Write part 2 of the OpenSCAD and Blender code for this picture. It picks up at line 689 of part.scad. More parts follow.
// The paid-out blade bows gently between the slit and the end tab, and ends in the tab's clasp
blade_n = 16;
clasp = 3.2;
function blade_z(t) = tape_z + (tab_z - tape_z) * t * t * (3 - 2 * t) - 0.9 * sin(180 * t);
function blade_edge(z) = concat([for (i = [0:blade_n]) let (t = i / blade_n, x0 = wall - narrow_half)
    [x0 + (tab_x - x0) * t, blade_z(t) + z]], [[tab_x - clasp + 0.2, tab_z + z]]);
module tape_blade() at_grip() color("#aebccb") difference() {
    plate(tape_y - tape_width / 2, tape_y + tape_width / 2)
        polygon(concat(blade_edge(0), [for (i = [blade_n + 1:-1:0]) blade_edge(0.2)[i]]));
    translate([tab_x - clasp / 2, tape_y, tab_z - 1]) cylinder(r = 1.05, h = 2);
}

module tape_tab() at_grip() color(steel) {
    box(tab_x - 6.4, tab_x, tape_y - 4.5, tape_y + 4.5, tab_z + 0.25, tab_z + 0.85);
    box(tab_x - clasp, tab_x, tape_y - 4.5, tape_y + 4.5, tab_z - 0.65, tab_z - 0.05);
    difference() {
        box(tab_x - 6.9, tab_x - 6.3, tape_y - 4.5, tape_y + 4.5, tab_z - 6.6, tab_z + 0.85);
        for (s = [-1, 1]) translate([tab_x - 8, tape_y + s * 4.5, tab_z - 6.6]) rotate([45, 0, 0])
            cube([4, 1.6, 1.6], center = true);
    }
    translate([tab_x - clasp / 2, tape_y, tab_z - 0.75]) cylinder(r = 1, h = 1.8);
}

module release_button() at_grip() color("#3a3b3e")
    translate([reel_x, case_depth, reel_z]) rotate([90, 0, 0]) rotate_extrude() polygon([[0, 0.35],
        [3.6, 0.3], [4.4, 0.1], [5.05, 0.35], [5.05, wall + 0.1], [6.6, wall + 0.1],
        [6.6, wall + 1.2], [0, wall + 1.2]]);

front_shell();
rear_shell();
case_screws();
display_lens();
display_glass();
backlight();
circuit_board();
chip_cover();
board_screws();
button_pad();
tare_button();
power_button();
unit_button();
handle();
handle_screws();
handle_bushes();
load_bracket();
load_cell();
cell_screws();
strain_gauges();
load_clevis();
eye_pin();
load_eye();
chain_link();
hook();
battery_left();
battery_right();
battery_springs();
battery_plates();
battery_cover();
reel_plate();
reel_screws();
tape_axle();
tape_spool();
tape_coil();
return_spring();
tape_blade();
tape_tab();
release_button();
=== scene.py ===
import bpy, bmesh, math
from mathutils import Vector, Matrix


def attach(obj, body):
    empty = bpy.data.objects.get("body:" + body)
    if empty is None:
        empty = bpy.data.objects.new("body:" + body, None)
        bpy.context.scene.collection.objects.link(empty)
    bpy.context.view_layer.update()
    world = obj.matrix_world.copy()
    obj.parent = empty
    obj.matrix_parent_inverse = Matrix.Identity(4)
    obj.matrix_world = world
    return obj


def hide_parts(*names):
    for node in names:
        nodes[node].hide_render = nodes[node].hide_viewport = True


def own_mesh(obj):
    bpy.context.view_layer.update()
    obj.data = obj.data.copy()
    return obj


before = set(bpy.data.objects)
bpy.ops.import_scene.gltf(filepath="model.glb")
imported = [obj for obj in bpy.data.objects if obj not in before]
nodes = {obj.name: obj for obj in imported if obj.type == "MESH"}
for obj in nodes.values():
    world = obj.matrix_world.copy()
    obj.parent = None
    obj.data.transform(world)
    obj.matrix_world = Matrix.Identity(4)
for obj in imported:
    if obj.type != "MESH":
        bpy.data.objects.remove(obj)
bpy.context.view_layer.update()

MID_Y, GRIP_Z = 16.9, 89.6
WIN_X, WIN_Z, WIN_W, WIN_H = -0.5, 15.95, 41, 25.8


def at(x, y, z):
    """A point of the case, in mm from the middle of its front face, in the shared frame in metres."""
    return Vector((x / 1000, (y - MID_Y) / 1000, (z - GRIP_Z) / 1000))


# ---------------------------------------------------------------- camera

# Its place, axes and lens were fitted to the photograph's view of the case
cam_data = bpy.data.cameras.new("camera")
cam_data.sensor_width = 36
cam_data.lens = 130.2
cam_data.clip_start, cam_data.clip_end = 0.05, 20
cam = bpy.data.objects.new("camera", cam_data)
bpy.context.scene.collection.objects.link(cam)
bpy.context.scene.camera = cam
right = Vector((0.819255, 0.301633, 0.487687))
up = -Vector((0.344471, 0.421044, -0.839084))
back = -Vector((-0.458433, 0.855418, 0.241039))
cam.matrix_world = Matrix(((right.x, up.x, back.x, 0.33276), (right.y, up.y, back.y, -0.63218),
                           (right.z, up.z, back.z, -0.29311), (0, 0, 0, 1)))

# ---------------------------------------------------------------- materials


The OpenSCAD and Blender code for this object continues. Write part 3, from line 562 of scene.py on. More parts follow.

----

[DO THIS]
Repeat word for word the lines from the line with "module release_button() at_grip()" to the line with "before = set(bpy.data.objects)", both lines included.

[COMPLETED EXERCISE]
module release_button() at_grip() color("#3a3b3e")
    translate([reel_x, case_depth, reel_z]) rotate([90, 0, 0]) rotate_extrude() polygon([[0, 0.35],
        [3.6, 0.3], [4.4, 0.1], [5.05, 0.35], [5.05, wall + 0.1], [6.6, wall + 0.1],
        [6.6, wall + 1.2], [0, wall + 1.2]]);

front_shell();
rear_shell();
case_screws();
display_lens();
display_glass();
backlight();
circuit_board();
chip_cover();
board_screws();
button_pad();
tare_button();
power_button();
unit_button();
handle();
handle_screws();
handle_bushes();
load_bracket();
load_cell();
cell_screws();
strain_gauges();
load_clevis();
eye_pin();
load_eye();
chain_link();
hook();
battery_left();
battery_right();
battery_springs();
battery_plates();
battery_cover();
reel_plate();
reel_screws();
tape_axle();
tape_spool();
tape_coil();
return_spring();
tape_blade();
tape_tab();
release_button();
=== scene.py ===
import bpy, bmesh, math
from mathutils import Vector, Matrix


def attach(obj, body):
    empty = bpy.data.objects.get("body:" + body)
    if empty is None:
        empty = bpy.data.objects.new("body:" + body, None)
        bpy.context.scene.collection.objects.link(empty)
    bpy.context.view_layer.update()
    world = obj.matrix_world.copy()
    obj.parent = empty
    obj.matrix_parent_inverse = Matrix.Identity(4)
    obj.matrix_world = world
    return obj


def hide_parts(*names):
    for node in names:
        nodes[node].hide_render = nodes[node].hide_viewport = True


def own_mesh(obj):
    bpy.context.view_layer.update()
    obj.data = obj.data.copy()
    return obj


before = set(bpy.data.objects)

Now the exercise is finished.